#### [Task to complete]
Only lines with the string "shown" matter here; gather them from the material below.

#### [Supplied records]

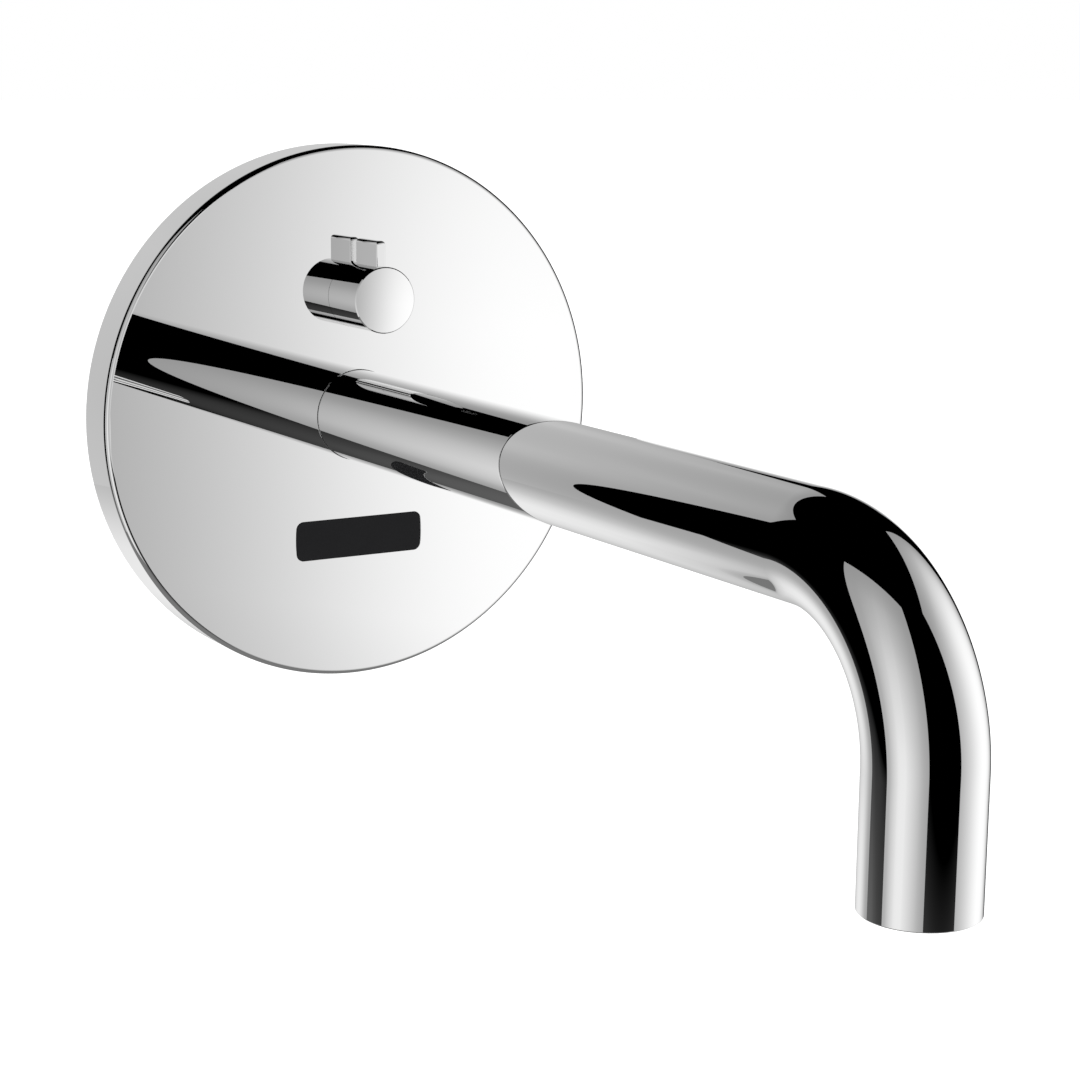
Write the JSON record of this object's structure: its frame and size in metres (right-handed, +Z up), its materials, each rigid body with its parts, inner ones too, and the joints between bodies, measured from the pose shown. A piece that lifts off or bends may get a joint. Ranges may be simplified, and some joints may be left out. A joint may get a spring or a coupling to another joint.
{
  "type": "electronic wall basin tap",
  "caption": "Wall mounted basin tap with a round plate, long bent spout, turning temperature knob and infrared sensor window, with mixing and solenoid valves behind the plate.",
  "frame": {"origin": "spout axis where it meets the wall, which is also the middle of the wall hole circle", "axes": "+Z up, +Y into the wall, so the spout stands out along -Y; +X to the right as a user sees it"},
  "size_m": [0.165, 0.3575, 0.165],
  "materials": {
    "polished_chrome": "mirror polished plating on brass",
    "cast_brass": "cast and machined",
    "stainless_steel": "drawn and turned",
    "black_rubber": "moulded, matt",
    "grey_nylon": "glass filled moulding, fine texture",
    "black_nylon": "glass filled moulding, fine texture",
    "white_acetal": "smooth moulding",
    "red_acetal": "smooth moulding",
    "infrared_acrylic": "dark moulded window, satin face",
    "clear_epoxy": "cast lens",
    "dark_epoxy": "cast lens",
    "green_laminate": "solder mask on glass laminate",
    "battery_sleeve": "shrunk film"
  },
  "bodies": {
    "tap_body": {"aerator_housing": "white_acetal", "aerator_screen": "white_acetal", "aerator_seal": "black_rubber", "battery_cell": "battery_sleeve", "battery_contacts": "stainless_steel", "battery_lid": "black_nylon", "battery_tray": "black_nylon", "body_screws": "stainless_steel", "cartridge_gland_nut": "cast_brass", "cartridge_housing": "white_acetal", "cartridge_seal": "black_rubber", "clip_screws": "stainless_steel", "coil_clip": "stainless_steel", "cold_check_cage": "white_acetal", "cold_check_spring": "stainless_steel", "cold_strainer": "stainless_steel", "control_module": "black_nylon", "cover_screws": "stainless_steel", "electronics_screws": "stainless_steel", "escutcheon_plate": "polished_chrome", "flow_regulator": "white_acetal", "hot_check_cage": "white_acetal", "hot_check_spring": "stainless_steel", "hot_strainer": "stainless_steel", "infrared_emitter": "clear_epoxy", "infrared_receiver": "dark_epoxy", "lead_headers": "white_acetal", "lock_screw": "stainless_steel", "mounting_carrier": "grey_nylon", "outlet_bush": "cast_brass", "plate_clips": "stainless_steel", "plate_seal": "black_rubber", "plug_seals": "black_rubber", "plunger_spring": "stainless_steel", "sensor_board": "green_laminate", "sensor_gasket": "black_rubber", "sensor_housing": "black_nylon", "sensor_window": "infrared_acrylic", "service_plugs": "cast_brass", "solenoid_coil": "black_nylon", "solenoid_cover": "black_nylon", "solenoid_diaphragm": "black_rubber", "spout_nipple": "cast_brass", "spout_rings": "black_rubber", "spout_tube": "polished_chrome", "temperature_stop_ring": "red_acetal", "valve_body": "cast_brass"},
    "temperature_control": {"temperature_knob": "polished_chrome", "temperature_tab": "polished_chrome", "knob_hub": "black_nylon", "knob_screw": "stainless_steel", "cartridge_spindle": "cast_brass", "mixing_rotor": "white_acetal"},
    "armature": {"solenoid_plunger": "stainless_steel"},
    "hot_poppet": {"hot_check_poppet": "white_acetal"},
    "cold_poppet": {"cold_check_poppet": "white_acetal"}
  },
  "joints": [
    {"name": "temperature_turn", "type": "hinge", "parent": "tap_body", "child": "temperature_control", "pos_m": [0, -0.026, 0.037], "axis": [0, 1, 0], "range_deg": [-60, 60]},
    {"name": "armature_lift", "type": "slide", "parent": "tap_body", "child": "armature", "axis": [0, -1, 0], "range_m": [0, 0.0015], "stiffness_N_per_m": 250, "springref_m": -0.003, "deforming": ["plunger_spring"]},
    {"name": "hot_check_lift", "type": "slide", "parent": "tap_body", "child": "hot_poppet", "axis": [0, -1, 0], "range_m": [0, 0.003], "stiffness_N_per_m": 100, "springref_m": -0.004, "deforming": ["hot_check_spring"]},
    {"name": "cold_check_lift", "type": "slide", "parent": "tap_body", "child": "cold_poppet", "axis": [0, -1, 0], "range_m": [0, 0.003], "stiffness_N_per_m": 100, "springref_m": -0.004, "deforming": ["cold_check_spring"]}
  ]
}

* * *

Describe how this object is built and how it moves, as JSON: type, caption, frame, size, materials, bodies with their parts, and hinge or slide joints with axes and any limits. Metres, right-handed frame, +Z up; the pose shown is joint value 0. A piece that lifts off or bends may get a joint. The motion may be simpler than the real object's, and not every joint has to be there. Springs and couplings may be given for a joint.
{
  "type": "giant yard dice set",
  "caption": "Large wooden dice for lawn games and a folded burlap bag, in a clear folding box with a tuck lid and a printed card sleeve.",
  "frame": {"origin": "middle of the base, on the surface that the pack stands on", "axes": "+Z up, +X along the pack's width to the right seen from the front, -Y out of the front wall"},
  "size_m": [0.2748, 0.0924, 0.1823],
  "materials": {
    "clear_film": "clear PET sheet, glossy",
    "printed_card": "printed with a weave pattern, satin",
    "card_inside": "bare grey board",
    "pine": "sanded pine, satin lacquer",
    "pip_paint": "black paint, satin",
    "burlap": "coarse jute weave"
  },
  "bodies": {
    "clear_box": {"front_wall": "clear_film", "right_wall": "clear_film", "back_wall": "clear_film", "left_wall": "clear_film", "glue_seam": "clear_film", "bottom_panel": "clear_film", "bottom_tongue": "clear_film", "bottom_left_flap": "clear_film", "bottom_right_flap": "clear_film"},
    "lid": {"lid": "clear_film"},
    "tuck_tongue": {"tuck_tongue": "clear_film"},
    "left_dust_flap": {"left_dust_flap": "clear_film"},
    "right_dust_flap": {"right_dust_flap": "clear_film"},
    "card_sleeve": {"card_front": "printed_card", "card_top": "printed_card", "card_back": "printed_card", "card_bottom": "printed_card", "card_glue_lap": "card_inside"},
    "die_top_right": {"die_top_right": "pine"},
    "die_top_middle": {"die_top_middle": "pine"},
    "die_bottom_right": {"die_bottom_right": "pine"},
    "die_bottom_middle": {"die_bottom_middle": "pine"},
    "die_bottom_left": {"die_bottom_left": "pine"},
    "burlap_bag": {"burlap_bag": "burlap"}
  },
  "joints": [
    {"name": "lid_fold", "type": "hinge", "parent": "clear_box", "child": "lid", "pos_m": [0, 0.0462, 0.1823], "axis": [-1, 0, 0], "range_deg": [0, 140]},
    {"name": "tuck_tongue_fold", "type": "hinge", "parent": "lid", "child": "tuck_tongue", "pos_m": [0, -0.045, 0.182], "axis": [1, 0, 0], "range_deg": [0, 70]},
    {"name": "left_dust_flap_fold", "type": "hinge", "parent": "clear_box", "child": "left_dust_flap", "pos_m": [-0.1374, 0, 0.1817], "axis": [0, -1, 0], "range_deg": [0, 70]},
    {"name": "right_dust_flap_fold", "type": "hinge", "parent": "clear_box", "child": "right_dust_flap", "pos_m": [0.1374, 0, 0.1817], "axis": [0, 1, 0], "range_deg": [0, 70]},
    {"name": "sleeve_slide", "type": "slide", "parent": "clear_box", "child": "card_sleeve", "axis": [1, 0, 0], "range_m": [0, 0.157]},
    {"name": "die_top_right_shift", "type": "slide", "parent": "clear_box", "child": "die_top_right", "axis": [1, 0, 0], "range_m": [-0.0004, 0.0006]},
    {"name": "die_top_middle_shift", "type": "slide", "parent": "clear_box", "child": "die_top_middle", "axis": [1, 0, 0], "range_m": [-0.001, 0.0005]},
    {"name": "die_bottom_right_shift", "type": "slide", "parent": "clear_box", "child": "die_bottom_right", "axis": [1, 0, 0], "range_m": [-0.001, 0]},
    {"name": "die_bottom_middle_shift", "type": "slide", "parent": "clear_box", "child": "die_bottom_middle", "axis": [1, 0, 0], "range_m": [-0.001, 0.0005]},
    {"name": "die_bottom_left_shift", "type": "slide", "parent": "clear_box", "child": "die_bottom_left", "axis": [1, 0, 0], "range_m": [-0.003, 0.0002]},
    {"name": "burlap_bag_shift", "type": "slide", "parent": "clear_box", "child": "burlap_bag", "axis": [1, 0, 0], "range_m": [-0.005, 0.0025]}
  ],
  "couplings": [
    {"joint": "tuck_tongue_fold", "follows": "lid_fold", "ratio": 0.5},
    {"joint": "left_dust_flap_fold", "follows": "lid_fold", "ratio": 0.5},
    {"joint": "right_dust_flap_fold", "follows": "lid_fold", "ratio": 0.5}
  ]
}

* * *

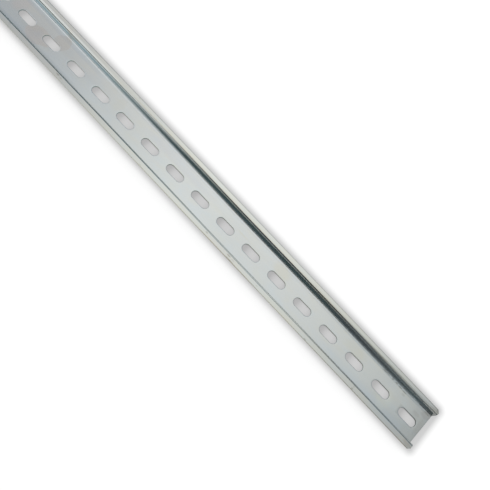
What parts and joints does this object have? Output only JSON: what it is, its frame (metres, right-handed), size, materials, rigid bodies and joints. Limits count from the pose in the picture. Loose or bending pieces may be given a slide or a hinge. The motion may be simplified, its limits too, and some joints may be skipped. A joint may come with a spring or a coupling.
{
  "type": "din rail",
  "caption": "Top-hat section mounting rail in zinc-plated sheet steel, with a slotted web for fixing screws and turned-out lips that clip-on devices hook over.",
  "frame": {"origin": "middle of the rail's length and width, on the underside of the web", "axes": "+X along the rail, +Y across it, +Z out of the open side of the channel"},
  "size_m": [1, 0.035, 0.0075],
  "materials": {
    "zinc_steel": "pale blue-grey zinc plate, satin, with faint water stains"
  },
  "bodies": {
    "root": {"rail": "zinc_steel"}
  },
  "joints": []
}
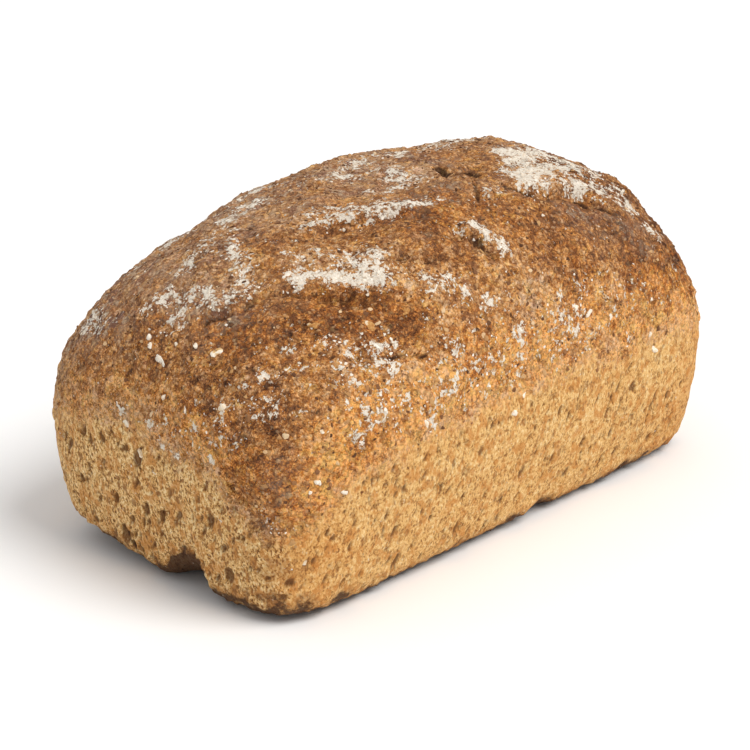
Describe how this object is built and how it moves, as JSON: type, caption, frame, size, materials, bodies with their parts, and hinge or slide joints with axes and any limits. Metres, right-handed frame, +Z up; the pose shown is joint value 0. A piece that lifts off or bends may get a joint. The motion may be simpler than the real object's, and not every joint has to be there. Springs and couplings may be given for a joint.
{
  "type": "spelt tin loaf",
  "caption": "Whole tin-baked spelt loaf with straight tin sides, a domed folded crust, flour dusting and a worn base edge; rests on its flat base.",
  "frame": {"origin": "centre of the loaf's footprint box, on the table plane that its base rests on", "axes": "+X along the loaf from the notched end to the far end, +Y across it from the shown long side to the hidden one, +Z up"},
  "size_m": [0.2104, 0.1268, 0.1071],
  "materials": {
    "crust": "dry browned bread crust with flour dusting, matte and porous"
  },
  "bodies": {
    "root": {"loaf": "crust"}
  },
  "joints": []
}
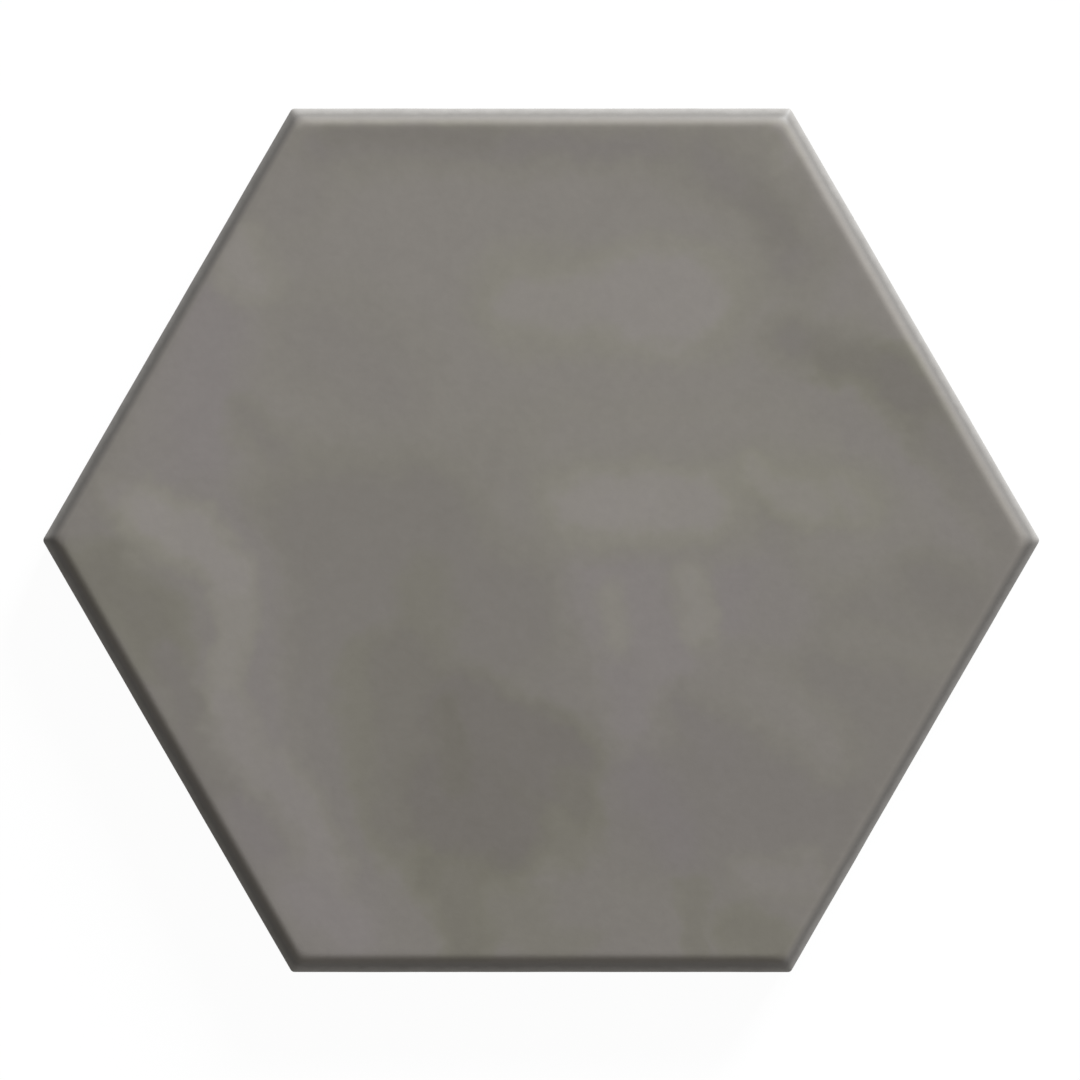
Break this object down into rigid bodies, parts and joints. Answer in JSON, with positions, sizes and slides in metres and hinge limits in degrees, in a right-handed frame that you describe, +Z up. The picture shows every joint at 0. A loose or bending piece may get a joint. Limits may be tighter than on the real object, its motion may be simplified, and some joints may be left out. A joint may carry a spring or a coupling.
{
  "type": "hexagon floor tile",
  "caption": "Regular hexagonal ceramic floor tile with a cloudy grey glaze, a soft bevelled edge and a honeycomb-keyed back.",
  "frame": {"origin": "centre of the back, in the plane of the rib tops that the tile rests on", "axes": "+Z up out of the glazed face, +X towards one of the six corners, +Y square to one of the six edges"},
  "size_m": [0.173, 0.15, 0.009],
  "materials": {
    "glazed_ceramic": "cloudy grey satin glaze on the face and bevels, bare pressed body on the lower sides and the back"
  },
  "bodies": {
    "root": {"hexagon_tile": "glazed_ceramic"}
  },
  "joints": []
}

#### [Response below]
Write the JSON record of this object's structure: its frame and size in metres (right-handed, +Z up), its materials, each rigid body with its parts, inner ones too, and the joints between bodies, measured from the pose shown. A piece that lifts off or bends may get a joint. Ranges may be simplified, and some joints may be left out. A joint may get a spring or a coupling to another joint.
Describe how this object is built and how it moves, as JSON: type, caption, frame, size, materials, bodies with their parts, and hinge or slide joints with axes and any limits. Metres, right-handed frame, +Z up; the pose shown is joint value 0. A piece that lifts off or bends may get a joint. The motion may be simpler than the real object's, and not every joint has to be there. Springs and couplings may be given for a joint.
Describe how this object is built and how it moves, as JSON: type, caption, frame, size, materials, bodies with their parts, and hinge or slide joints with axes and any limits. Metres, right-handed frame, +Z up; the pose shown is joint value 0. A piece that lifts off or bends may get a joint. The motion may be simpler than the real object's, and not every joint has to be there. Springs and couplings may be given for a joint.
  "frame": {"origin": "centre of the loaf's footprint box, on the table plane that its base rests on", "axes": "+X along the loaf from the notched end to the far end, +Y across it from the shown long side to the hidden one, +Z up"},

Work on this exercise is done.